None of the 13 competitors in the women’s Wanamaker Mile on Saturday ran in last year’s 1500m “Metric Wanamaker Mile.” Absent are Jenny Simpson (last year’s winner), Shannon Rowbury (2nd last year), and Morgan Uceny (who won the 800m at Millrose last year), all of whom represented the US in the 1500m at the 2012 Olympics. And yet this year’s race, loaded with young talent and with no clear favorite, is just as compelling without them.

Sixteen-year-old prodigy Mary Cain (4:32.78 indoor PR), former prodigy Jordan Hasay (still just 21), and 20-year-old Dartmouth junior Abbey D’Agostino, who barely missed qualifying for London last year with her 15:19.98 at the dramatic Olympic trials 5000m, headline the youth movement. Sarah Brown (nee Bowman) beat Cain in the mile at the Armory on Jan. 26, running 4:31.61. Emily Infeld (22 years old) is the 2012 NCAA indoor 3000m champ and 4th place finisher at the 2013 USATF x-c championship, and has been training with Shalane Flanagan and Kara Goucher in Jerry Schumacher’s Oregon Track Club group. Her sister Maggie finished 4th in the Metric Wanamaker Mile last year. Kate Grace (24), running for Oiselle, which recently signed Lauren Fleshman from Nike, has been slashing new PRs and beat both D’Agostino and Hasay in the 3,000m at the University of Washington Invitational. Giving the race the slightest of international feels are Canadian Olympians Sheila Reid (23) and Hilary Stellingwerff (31). A third Canadian Olympian, Nicole Sifuentes (5th last year), was originally slated to run but is out with a plantar injury.

Cain has both a blistering kick and home track advantage. The trick for her will be retaining contact with the leaders for the first seven laps so that she and the crowd can ride the wave of high drama in the eighth. I expect D’Agostino or Reid to take it with a time in the high 4:20s, with Grace and Cain in the mix. Whoever wins, expect to see several of these runners at Rio in 2016.

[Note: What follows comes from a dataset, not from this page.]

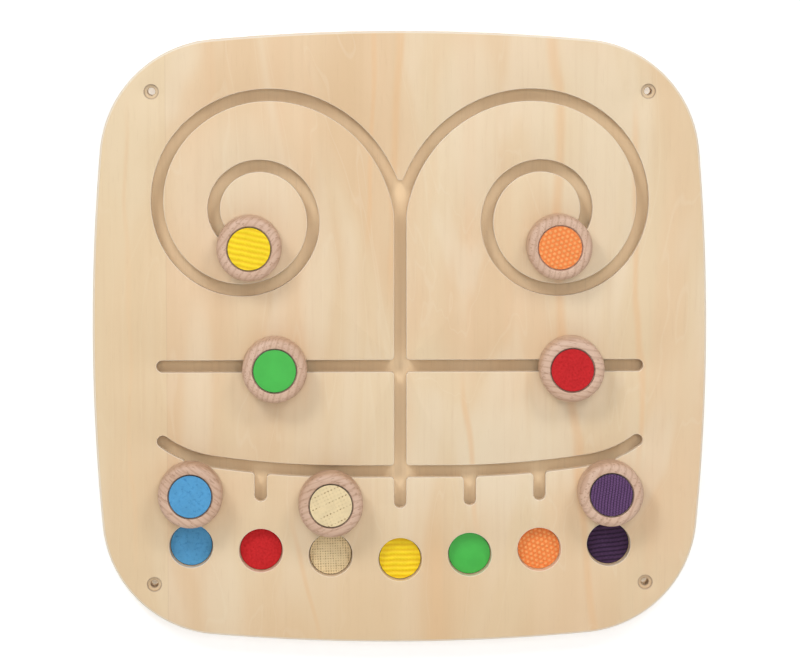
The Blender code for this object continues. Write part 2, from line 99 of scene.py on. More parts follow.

Unlike the women’s race, the men’s Wanamaker Mile has a clear favorite and plot line. Twenty-three year old Olympian Matt Centrowitz is the defending champ, it’s seen as his race to win, and the question is whether he will

  1. break his Armory record of 3:53.92 from last year’s race
  2. break Bernard Lagat’s Millrose record of 3:52.87
  3. beat Galan Rupp’s 3:50.92 from earlier this season
  4. go sub-3:50 and take down Lagat’s indoor American record of 3:49.89

Centrowitz controlled last year’s race from the front, a tactic he repeated to win the mile at Boston two weeks ago (3:56.26) and that seems to work for him when Leonel Manzano isn’t in the race. There are some high-upside guys who could pose a challenge: Lopez Lomong, Lawi Lalang, who ran 13:08 in the 5,000m at the meet last year, or Robbie Andrews (winner of the High School Mile at Millrose in 2009). It’s unlikely, though, that they will bring it in the low 3:50s.

Centrowitz is such a smooth runner that it seems he leaves energy unspent on the track. Despite how smooth he might appear, though, we can’t assume that he’s left gears untapped, gears that we wouldn’t see until his veins are popping out of his neck and his head bobs back and his form goes all to hell.

In order to knock all the names off the list, Centrowitz will probably have to win the race by several seconds and run it as a personal time trial, much how Rupp ran his 3:50. In three months Rupp will turn 27, and Alberto Salazar has not been afraid to push the pedal to the floor on Rupp’s short track races, which aren’t even considered his forte. The incentives are different with Centro, who has a longer horizon and less reason to risk a race for a record. He ran a 3:31.96 1500m at the Lausanne Diamond League meet outdoors last year and he’ll likely run sub 3:50 for the mile at some point, but it’ll take elite international competition to push him to it.